Was sicher eine gute Wahl ist!

Das müssen Sie sagen, es wird ja als „Amazons Choice“ und einzige Option vorgeschlagen. Wie erfolgt diese Auswahl?

… da spielen verschiedene Kriterien eine Rolle: Bewertung, schnelle Verfügbarkeit und was am häufigsten von anderen gekauft wurde. Eigentlich müsste es statt „Amazons Choice“ auch eher Auswahl-der-Amazon-Kunden heißen.

Die Wettbewerbsexpertin Heike Schweitzer warnt, die Beschränkung der Auswahl könnte den Wettbewerb gefährden. Wieso bevormunden Sie die Kunden?

Das tun wir nicht. Alexa ist eine weitere Möglichkeit, bei uns einzukaufen. Und übrigens: Stehen denn im Supermarkt alle Waschmittel der Welt? Wird der Kunde bevormundet, wenn ein Händler ihm nur fünf Nudelsorten anbietet?

Da hat er zumindest fünf zur Auswahl und nicht eine.

Ich halte diese Diskussion für nicht sehr sinnvoll. Händler wählen schon immer Produkte aus und bieten sie ihren Kunden an. Bei Alexa hängt derzeit auch viel von Ihren Präferenzen ab. Wenn Sie sagen, schick mir eine Kiste Becks alkoholfrei, bekommen Sie die. Alexa ist noch sehr jung, vieles wird da im Lauf der Zeit auch noch besser werden.

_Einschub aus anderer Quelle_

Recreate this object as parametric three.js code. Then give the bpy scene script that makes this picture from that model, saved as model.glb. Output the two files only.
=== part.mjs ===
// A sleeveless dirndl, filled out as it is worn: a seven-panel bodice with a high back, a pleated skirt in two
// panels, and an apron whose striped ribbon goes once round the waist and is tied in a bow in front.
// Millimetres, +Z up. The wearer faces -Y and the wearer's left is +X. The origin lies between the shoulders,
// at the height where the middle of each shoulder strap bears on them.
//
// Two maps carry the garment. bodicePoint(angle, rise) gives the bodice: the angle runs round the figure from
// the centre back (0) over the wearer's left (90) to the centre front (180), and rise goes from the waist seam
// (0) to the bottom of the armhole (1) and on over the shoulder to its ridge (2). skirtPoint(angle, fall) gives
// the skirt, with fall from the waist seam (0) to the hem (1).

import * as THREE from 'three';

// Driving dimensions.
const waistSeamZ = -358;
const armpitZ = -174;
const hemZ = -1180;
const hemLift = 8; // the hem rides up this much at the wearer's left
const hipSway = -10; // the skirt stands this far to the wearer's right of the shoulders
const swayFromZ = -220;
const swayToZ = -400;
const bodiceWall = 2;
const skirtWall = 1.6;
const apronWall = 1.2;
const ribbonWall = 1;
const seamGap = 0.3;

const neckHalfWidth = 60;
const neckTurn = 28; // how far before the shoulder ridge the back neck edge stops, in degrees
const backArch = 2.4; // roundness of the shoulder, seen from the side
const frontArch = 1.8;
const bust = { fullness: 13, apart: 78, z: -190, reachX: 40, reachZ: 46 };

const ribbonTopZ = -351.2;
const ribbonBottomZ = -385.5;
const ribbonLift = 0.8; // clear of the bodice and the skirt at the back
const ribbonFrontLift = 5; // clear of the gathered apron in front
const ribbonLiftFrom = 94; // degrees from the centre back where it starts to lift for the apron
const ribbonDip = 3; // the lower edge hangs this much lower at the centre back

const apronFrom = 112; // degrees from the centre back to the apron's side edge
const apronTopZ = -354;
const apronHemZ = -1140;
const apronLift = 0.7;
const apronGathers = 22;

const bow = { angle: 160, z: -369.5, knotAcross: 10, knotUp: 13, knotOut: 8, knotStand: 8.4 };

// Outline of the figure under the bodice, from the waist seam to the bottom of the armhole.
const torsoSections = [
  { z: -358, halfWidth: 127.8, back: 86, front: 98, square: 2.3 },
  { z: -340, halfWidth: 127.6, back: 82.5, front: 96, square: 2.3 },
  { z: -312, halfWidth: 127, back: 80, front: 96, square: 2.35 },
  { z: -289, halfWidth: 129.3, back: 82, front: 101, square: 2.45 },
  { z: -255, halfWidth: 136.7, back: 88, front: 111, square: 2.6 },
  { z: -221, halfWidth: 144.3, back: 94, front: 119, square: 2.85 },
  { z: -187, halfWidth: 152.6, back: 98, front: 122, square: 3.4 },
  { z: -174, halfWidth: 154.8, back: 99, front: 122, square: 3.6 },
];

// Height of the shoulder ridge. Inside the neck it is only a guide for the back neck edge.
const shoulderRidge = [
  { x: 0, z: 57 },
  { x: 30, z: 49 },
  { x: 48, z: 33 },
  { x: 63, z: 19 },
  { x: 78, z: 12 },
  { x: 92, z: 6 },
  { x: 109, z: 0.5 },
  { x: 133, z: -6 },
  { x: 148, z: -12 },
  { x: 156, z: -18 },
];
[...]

Das Kartellamt ermittelt gerade wegen des Vorwurfs von Wettbewerbsverstößen. Benachteiligen Sie die eigenen Händler?

Bitte haben Sie Verständnis, dass wir laufende Verfahren nicht kommentieren. Wir werden jedoch vollumfänglich mit dem Bundeskartellamt kooperieren und weiterhin daran arbeiten, kleine und mittlere Unternehmen in ihrem Wachstum zu unterstützen.

Ralf Kleber (52) hat 1999 bei Amazon in Deutschland als Finanzdirektor angefangen. Seit 2002 ist er Chef von Amazon-Deutschland und damit der dienstälteste Landeschef des US-Konzerns. Zuvor hatte der Betriebswirt als Controller bei Kaufhof und Escada gearbeitet. Amazon ist in Deutschland vor 20 Jahren gestartet. Das Land ist einer der wichtigsten Märkte.